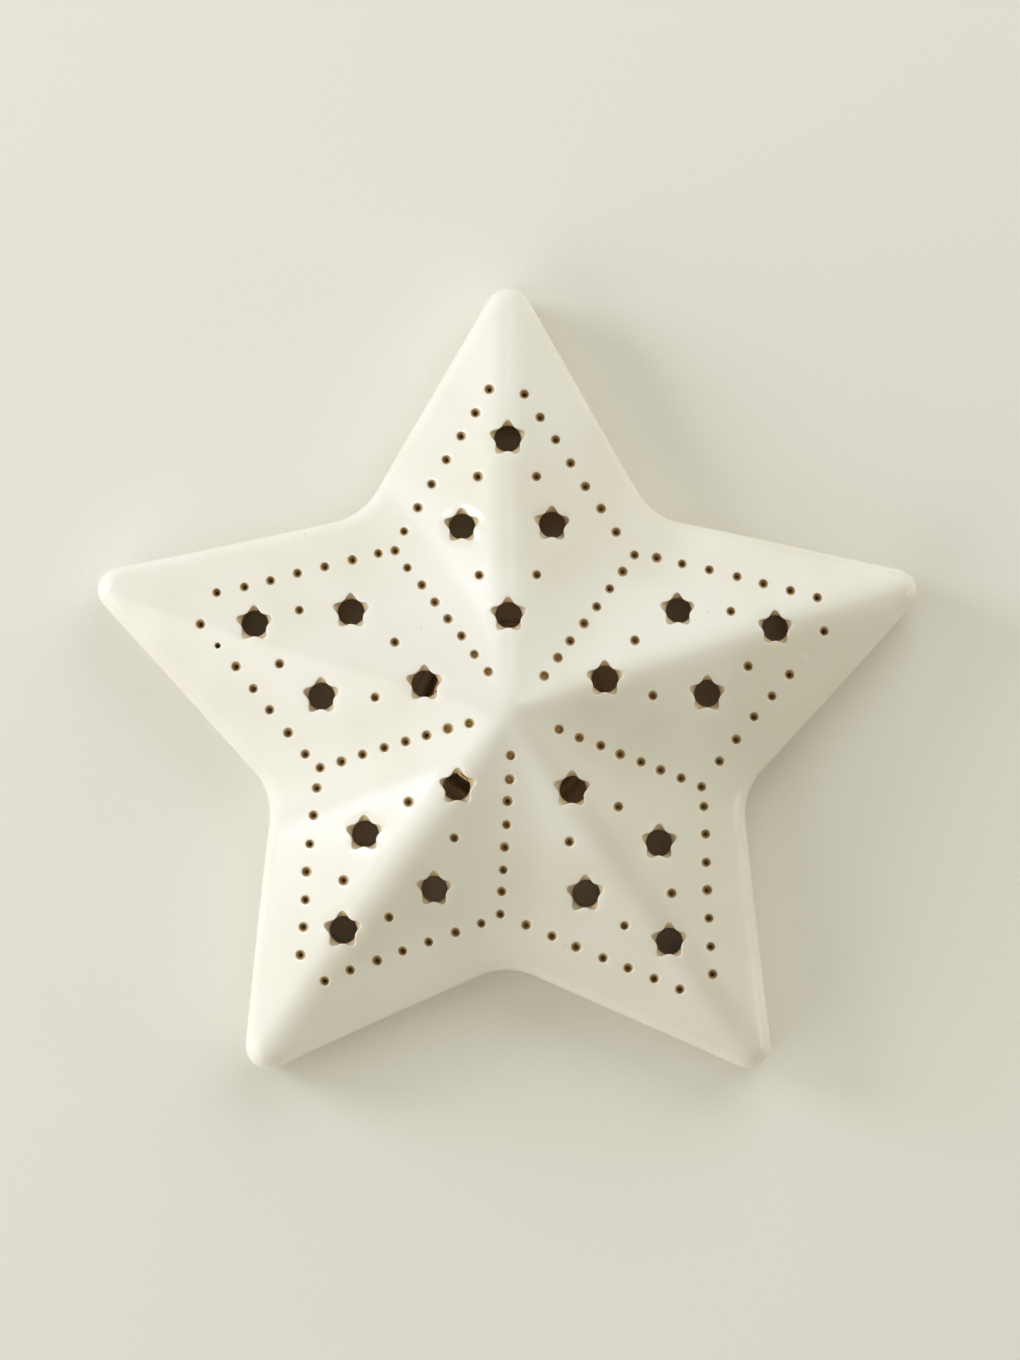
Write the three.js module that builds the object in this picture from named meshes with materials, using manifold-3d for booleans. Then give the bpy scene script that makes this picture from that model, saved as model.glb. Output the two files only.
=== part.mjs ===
// A star-shaped tealight holder in glazed ceramic. A hollow, pierced star cover stands on a star
// tray, and a tealight sits in a raised ring at the tray's centre, under the cover.
// Millimetres, +Z up, one arm along +Y. The origin is on the star's axis, on the tray's underside.
import * as THREE from "three";
import { mergeVertices } from "three/addons/utils/BufferGeometryUtils.js";
import Module from "manifold-3d";

const wasm = await Module();
wasm.setup();

const { sin, cos, abs, hypot, PI } = Math;
const radians = THREE.MathUtils.degToRad;

// The star's plan, which the cover and the tray share
const ARMS = 5;
const SECTOR = (2 * PI) / ARMS;
const FIRST_ARM = PI / 2;
const SHARP_TIP = 111; // from the centre to where an arm's two straight sides would meet
const TIP_HALF_ANGLE = radians(29.8);
const VALLEY_HALF_ANGLE = TIP_HALF_ANGLE + SECTOR / 2; // between a valley's ray and a side
const TIP_FILLET = 5.6;
const CORNER_FILLET = 16;
const TIP_STEPS = 5;
const CORNER_STEPS = 4;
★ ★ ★
_Your task_
Repeat the listing exactly, from its first line to its last.

_Correct response_
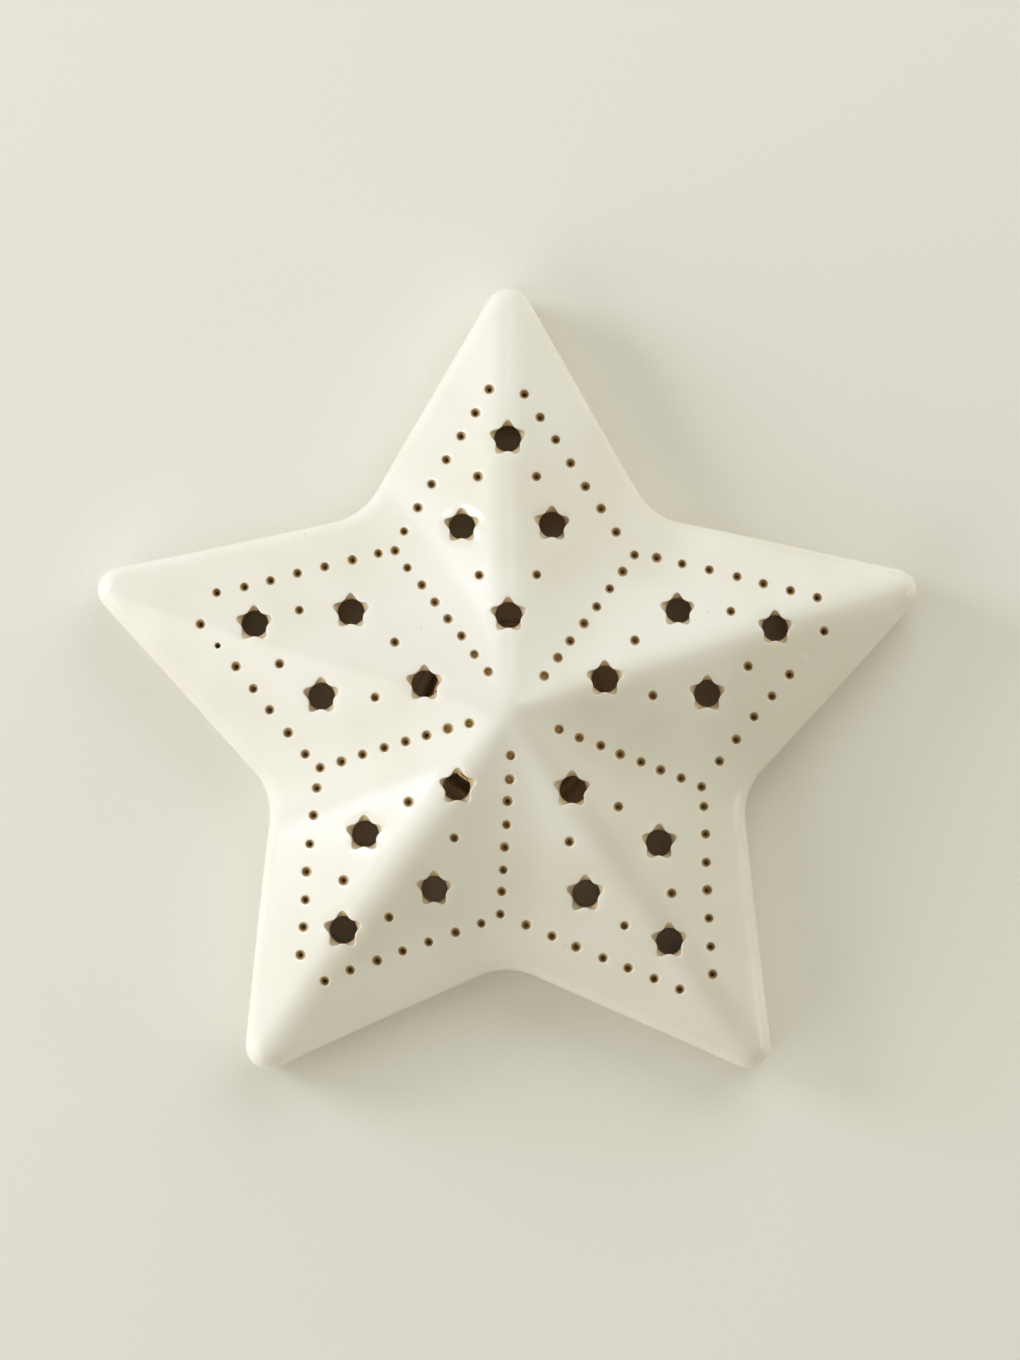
Write the three.js module that builds the object in this picture from named meshes with materials, using manifold-3d for booleans. Then give the bpy scene script that makes this picture from that model, saved as model.glb. Output the two files only.
=== part.mjs ===
// A star-shaped tealight holder in glazed ceramic. A hollow, pierced star cover stands on a star
// tray, and a tealight sits in a raised ring at the tray's centre, under the cover.
// Millimetres, +Z up, one arm along +Y. The origin is on the star's axis, on the tray's underside.
import * as THREE from "three";
import { mergeVertices } from "three/addons/utils/BufferGeometryUtils.js";
import Module from "manifold-3d";

const wasm = await Module();
wasm.setup();

const { sin, cos, abs, hypot, PI } = Math;
const radians = THREE.MathUtils.degToRad;

// The star's plan, which the cover and the tray share
const ARMS = 5;
const SECTOR = (2 * PI) / ARMS;
const FIRST_ARM = PI / 2;
const SHARP_TIP = 111; // from the centre to where an arm's two straight sides would meet
const TIP_HALF_ANGLE = radians(29.8);
const VALLEY_HALF_ANGLE = TIP_HALF_ANGLE + SECTOR / 2; // between a valley's ray and a side
const TIP_FILLET = 5.6;
const CORNER_FILLET = 16;
const TIP_STEPS = 5;
const CORNER_STEPS = 4;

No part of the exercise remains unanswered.